There is nothing to show when the defendant Grace M.. Beach became the owner of the premises or when the agreement to extend the time was made, except that both occurred prior to the commencement of the action. However, if the promise was made for consideration, as alleged in the answer, it would seem to be immaterial whether the promise was made before or after the mortgage became due. In Beach v. Shanley (supra) the mortgage became due on March 4, 1897, and the promise to extend the time of payment was not made until March fifteenth.
The plaintiff moves, second, for the dismissal of the counterclaim on the grounds that it (1) is not properly interposed and (2) does not state a cause of action.
No personal liability is alleged, no deficiency judgment is sought against the defendant Beach. However, the answer says she is the owner of the premises. Being such, she may plead a setoff or counterclaim. In a foreclosure suit a defendant who is personally hable for a debt, or whose land is bound by the lien, may plead a setoff or counterclaim. (Lathrop v. Godfrey, 3 Hun, 739; National Fire Insurance Co. v. McKay, 21 N. Y. 191, 196; American Guild v. Damon, 186 id. 360, 367.)
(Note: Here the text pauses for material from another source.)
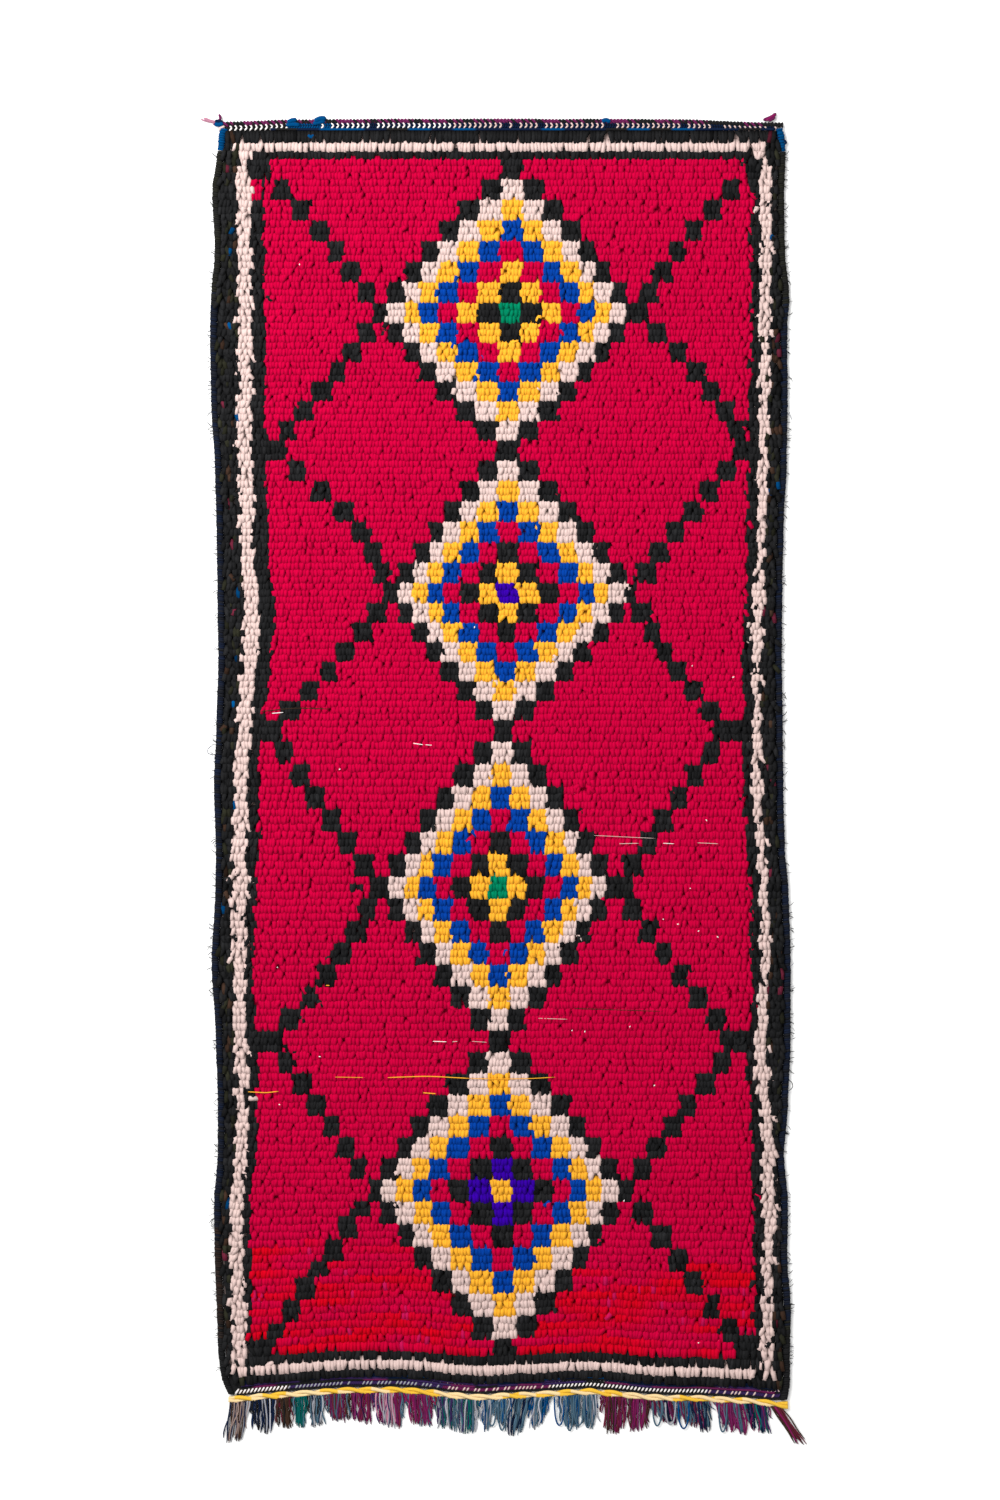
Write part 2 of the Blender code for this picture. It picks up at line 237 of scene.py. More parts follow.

A counterclaim based on another contract is proper. (1 Wiltsie Mort. Forecl. [4th ed.] § 441.) One based on deceit in the transaction *501in which the mortgage was given is proper. (Merry Realty Co., Inc., v. Shamokin, etc., 186 App. Div. 538; Sherwood v. Finche, 196 id. 97.) It seems that damages by the mortgagees to the mortgaged premises may properly be pleaded as a counterclaim. (Ft. Miller Pulp & Paper Co. v. Bratl, 104 N. Y. Supp. 350.) The court there held that the alleged claim was connected with the subject of the action and, therefore, properly pleaded under (now) section 266 of the Civil Practice Act. I am not willing to admit that a claim for damages growing out of the mortgagees alleged interference with the sale of the premises by the owner is connected with the subject of this action. The unlawful damage to the premises reduced the value of the owner’s equity. The alleged interference with the sale of the premises affected neither the bond, the mortgage nor the value of the premises.
However, it is unnecessary to hold that this counterclaim is not properly pleaded as it is clearly insufficient. It alleges that the plaintiff “ intervened and prevented ” a sale of the premises, and that the sale was prevented by reason of the “ interference and misrepresentation of the plaintiff.” A counterclaim must state a cause of action. What cause of action the defendant intended to allege is not clear. It savors of fraud and of slander of title. Whatever was intended, it states no facts, but only conclusions. This is insufficient. (Kranz v. Lewis, 115 App. Div. 106,108; Beadleston & Woerz v. Furrer, 102 id. 544, 546.)
The plaintiff’s motion to dismiss the defense of new matter contained in paragraph No. 2 of the answer should be denied, and his motion to dismiss the counterclaim granted. Prepare order accordingly.